What is right-wing politics, or political reaction (Robin uses the terms interchangeably)? The question is difficult because we see that different figures associated with the right have advocated different things over the course of history. Early conservative figures in France, for example, were pro-monarchy and suspicious of the capitalist market. Today’s U.S. right-wingers, on the other hand, usually say that their commitment to unregulated markets is precisely what makes them conservatives; being pro-market, they say, is the essence of conservativism. Or, they say that the defining feature of conservativism is a commitment to “individual liberty” or “traditional values.”

Making the situation even more confusing, rightists (including neo-fascists) make appeals to the working class, or at least sections thereof (i.e. white workers, or “native” workers against immigrant workers), promising all sorts of things.

Is there a consistent way to distinguish right from left?

Robin argues that, yes, there is. Here is one of his most direct definitions of the right offered up in the book: Conservative thinking comes from “the felt experience of having power, seeing it threatened, and trying to win it back.” He makes a strong case that, in every historical period, conservativism stems from the reaction of the elites (whether monarchs, aristocrats, slave-owners, or present-day capitalists) to progressive movements for liberation and equality. It is a politics of maintaining power, or of restoring power.

The Old South, Guatemala, and the oppressed’s right to speak

One especially interesting aspect of Robin’s analysis is the attention he gives to the politics of the slave-owning class of the old south. He suggests that—in many accounts of the right—too much emphasis is placed on reaction to the French Revolution, whereas, some of the most developed right-wing politics came out of the U.S. south, and that this politics is much more the precedent to the right-wing movements of the 20th and 21st centuries.

For example, he analyzes the statements of John C. Calhoun (1782-1850), the southern politician from South Carolina and seventh vice president of the United States who is often regarded as the chief theorist of the pro-slavery stance. Robin shows how Calhoun was horrified by even the most minimal protests of the oppressed. When the petitions of the enslaved and formerly-enslaved were read in Congress, Calhoun reacted violently. He felt that even allowing the speech of the oppressed in public discourse was tantamount to the beginning of revolution, to the beginning of the end of the “southern way of life,” i.e., the slave system.

One can see parallels in the way that present-day white supremacists have reacted to black athletes kneeling in protest against the widespread murder of black people by police. For these racists, taking a knee is going too far; on the flip side, we can see how these kinds of simple gestures can, in fact, radically shake things up, altering the terrain of struggle in a given period. Unlike Calhoun, we regard that as a good thing.

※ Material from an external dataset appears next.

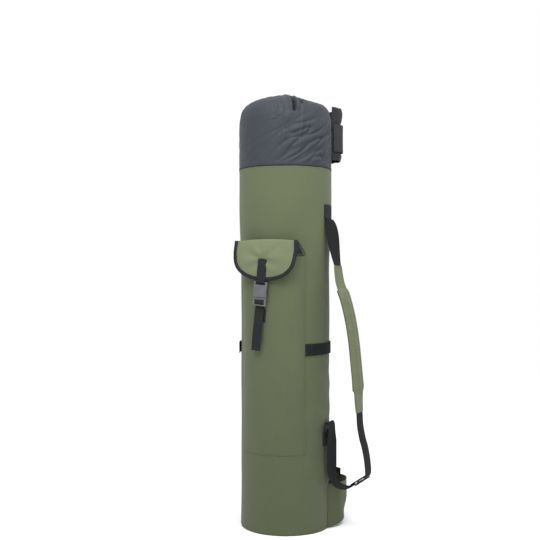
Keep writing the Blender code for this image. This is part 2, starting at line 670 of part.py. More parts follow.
def build_strap():
    webbing = "black_webbing"
    across = math.degrees(STRAP_WEBBING / 2 / TUBE_RADIUS_TOP)

    def patch(low, high, radius):
        return lambda s, t: at(STRAP_AZIMUTH + across * (2 * s - 1), radius, low + (high - low) * t)

    sheet("strap_anchor_upper", webbing, 6, 2, patch(0.6735, 0.7045, 0.1022), 0.0026)
    sheet("strap_anchor_lower", webbing, 6, 2, patch(0.1830, 0.2120, TUBE_RADIUS + 0.0006), 0.0024)
    strap_ribbon("strap_webbing_stub", webbing, UPPER_STUB, STRAP_WEBBING, WEBBING_THICKNESS)

    moving = [
        strap_ribbon("strap_webbing_upper", webbing, UPPER_WEBBING, STRAP_WEBBING, WEBBING_THICKNESS),
        strap_ribbon("strap_tab_upper", "olive", UPPER_TAB, 0.042, 0.003, end_width=0.050),
        strap_ribbon("strap_tab_lower", "olive", LOWER_TAB, 0.050, 0.003, end_width=0.040),
        strap_ribbon("strap_webbing_lower", webbing, LOWER_WEBBING, STRAP_WEBBING, WEBBING_THICKNESS, 2),
        strap_ribbon("strap_pad", "olive", PAD_LINE, STRAP_PAD_WIDTH, STRAP_PAD_THICKNESS),
    ]
    normal_offset = STRAP_PAD_THICKNESS / 2 + GAP + 0.0008
    backing_line = []
    path = smooth_path(PAD_LINE, 3)
    for i, (radius, z) in enumerate(path):
        before, after = path[max(i - 1, 0)], path[min(i + 1, len(path) - 1)]
        along = (after[0] - before[0], after[1] - before[1])
        size = math.hypot(*along)
        backing_line.append((radius + along[1] / size * normal_offset, z - along[0] / size * normal_offset))
    moving.append(strap_ribbon("strap_pad_backing", webbing, backing_line, STRAP_PAD_WIDTH - 0.004, 0.001, 1))
    pivot = empty("strap_swing_axis", at(STRAP_AZIMUTH, SWING_RADIUS, 0.42))
    carry(pivot, *moving)

    low_bar, high_bar = RING_BARS
    ring_frame = local_frame(STRAP_AZIMUTH, RING_RADIUS_FROM_AXIS, (low_bar + high_bar) / 2)
    ring = rounded_rectangle(RING_HALF_WIDTH, (high_bar - low_bar) / 2, 0.004, 3)
    ring_points = [ring_frame @ Vector((x, 0, z)) for x, z in ring]
    wire("anchor_ring", "buckle_plastic", ring_points, RING_WIRE, closed=True)
    over_bar = wrapped_bar((RING_RADIUS_FROM_AXIS, low_bar), RING_WIRE + 0.00115, 180, 0)
    keeper = [(0.1018, 0.2130), *over_bar, (0.1077, 0.2120)]
    strap_ribbon("ring_keeper", webbing, keeper, STRAP_WEBBING - 0.004, WEBBING_THICKNESS, 1)
    strap_ribbon("strap_ring_loop", webbing, RING_LOOP, STRAP_WEBBING - 0.002, WEBBING_THICKNESS, 2)
    return pivot


def build_tri_glide(strap_pivot):
    """A slider on the strap: a frame and end bars outside the webbing, and a middle bar inside it."""
    (r0, z0), (r1, z1) = GLIDE_RUN
    run = math.hypot(r1 - r0, z1 - z0)
    radius = r0 + (r1 - r0) * GLIDE_FROM_RUN_TOP / run
    height = z0 + (z1 - z0) * GLIDE_FROM_RUN_TOP / run
    lie = Matrix.Rotation(math.asin((r0 - r1) / run), 4, "X")
    frame = local_frame(STRAP_AZIMUTH, radius, height) @ lie
    half_width, half_length = GLIDE_WIDTH / 2, GLIDE_LENGTH / 2
    near, far = -0.0014, -0.0014 - GLIDE_THICKNESS
    low, high = (-half_width, far, -half_length), (half_width, near, half_length)
    glide = box("tri_glide", "buckle_plastic", low, high, frame)
    cut_box(glide, "window", (-half_width + 0.004, -0.01, -half_length + 0.004),
            (half_width - 0.004, 0.01, half_length - 0.004), frame)
    for side in (-1, 1):
        x0, x1 = sorted((side * (half_width - 0.0035), side * half_width))
        cut_box(glide, f"lug_{side}", (x0, far + 0.001, -0.003), (x1, 0.0035, 0.003), frame, "UNION")
    low, high = (-half_width + 0.001, 0.0014, -0.0024), (half_width - 0.001, 0.0036, 0.0024)
    cut_box(glide, "middle_bar", low, high, frame, "UNION")
    pivot = empty("tri_glide_slide", at(STRAP_AZIMUTH, radius, height))
    carry(pivot, glide)
    carry(strap_pivot, pivot)


clear_scene()
parts = new_collection("rod_case")
cutters = new_collection("cutters")
build_tube()
build_collar()
build_cord_lock()
build_pocket()
flap_layers = build_flap()
buckle_socket, buckle_plug, prong_pivots, flap_strap, plug_tail = build_buckle()
flap_pivot = empty("flap_lift_axis", at(FLAP_AZIMUTH, FLAP_RADIUS + 0.0005, FLAP_TOP + 0.001))
carry(flap_pivot, *flap_layers, buckle_socket, flap_strap)
plug_pivot = empty("buckle_release_slide", at(FLAP_AZIMUTH, BUCKLE_BACK, BUCKLE_HEIGHT))
carry(plug_pivot, buckle_plug, plug_tail, *prong_pivots)
build_rod_stations()
build_tri_glide(build_strap())
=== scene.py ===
"""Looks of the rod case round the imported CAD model: cloth, webbing, stitches, materials, studio, camera."""
import math

import bmesh
import bpy
import numpy as np
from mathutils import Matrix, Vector, noise


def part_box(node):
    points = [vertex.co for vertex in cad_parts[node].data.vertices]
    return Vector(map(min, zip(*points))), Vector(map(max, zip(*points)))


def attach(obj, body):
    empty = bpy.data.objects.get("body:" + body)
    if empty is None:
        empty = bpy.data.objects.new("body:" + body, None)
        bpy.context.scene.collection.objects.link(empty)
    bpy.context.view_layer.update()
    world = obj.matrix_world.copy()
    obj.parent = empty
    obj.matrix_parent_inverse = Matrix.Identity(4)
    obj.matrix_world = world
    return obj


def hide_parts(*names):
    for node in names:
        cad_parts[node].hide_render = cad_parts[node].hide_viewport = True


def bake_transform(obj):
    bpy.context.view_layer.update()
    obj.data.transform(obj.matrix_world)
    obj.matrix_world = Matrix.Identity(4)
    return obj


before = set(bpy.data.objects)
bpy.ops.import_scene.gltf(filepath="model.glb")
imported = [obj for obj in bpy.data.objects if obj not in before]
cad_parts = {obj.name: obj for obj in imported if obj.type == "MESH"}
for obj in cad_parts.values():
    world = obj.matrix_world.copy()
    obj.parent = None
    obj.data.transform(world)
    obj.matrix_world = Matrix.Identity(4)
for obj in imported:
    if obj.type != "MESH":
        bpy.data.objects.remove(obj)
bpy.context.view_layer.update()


def heights(node):
    """A CAD node's lowest and highest point."""
    low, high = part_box(node)
    return low[2], high[2]


# Driving sizes, read from the frame where a box gives them, in metres. Azimuths are in degrees from -Y to +X.
COVER_TOP = heights("outer_cover")[1]
RADIUS = 0.0975
RADIUS_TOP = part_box("outer_cover")[1][0]
TAPER_START, TAPER_END = 0.55, 0.72
FABRIC = 0.0009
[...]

Similarly, Robin observes how Guatemalan elites (including Catholic clergy) reacted to the 1951-1954 presidency of Jacobo Árbenz Guzmán. Árbenz, as he is usually known, was the second democratically-elected president of Guatemala. With massive popular support— in a coalition with the Communists and other forces— the Árbenz government enacted a series of progressive policy changes including agrarian reform (breaking up large agricultural estates and giving land to the poor farmers, who were mainly indigenous and who had lacked power since the time of Spanish colonization). Elites were horrified by the mere fact that the poor and oppressed were suddenly entering public life and were allowed to speak. This, in itself, they found intolerable.

The United Fruit Company, which was active in the country, felt that their profits were being threatened by the Árbenz government, and they called on Washington to overthrow the democratically-elected leader. This was one of the opening salvos of the Cold War. The alliance of the U.S. government, the United Fruit Company, and the old Guatemalan elites imposed a regime of terrible reaction, in the form of military dictatorship, leading to civil war in the following decades. Robin explores all of this in detail.


U.S. President Dwight D. Eisenhower and Secretary of State John Foster Dulles, the advocate of the 1954 Guatemalan coup d’état that installed the right-wing dictatorship

At any rate, in today’s struggles, we need the kind of sharp lens that Robin affirms. Revolutionaries should be able to see the politics of Trumpism for what it is, but also look at our times more broadly. We have to be able to pose certain questions before the masses. For example, is the Democratic Party a left-wing or a right-wing party? The ultra-reaction of the present-day Republicans should be clear enough.

But if right-wing politics is about preserving existing power arrangements, then the Democratic Party’s consistent militarism, commitment to capitalism, and more, suggests that it is a right-wing party as well. We should not forget the concise statement to this effect from Democratic Party leader, Nancy Pelosi. At a 2017 “town hall meeting” organized by CNN, NYU sophomore, Trevor Hill, suggested to Pelosi that many in the country (especially young people) want the party to move to the left—a claim which he backed up by referencing a Harvard University poll which found that 33% of 18-29 year-olds favor socialism over capitalism. Pelosi responded that, “we’re capitalists, that’s just the way it is.” This is not a party of the working class and oppressed.

We need to have sharp discernment, give that our goal is to strike down the forces of oppression once and for all. We must be able to distinguish friend from foe.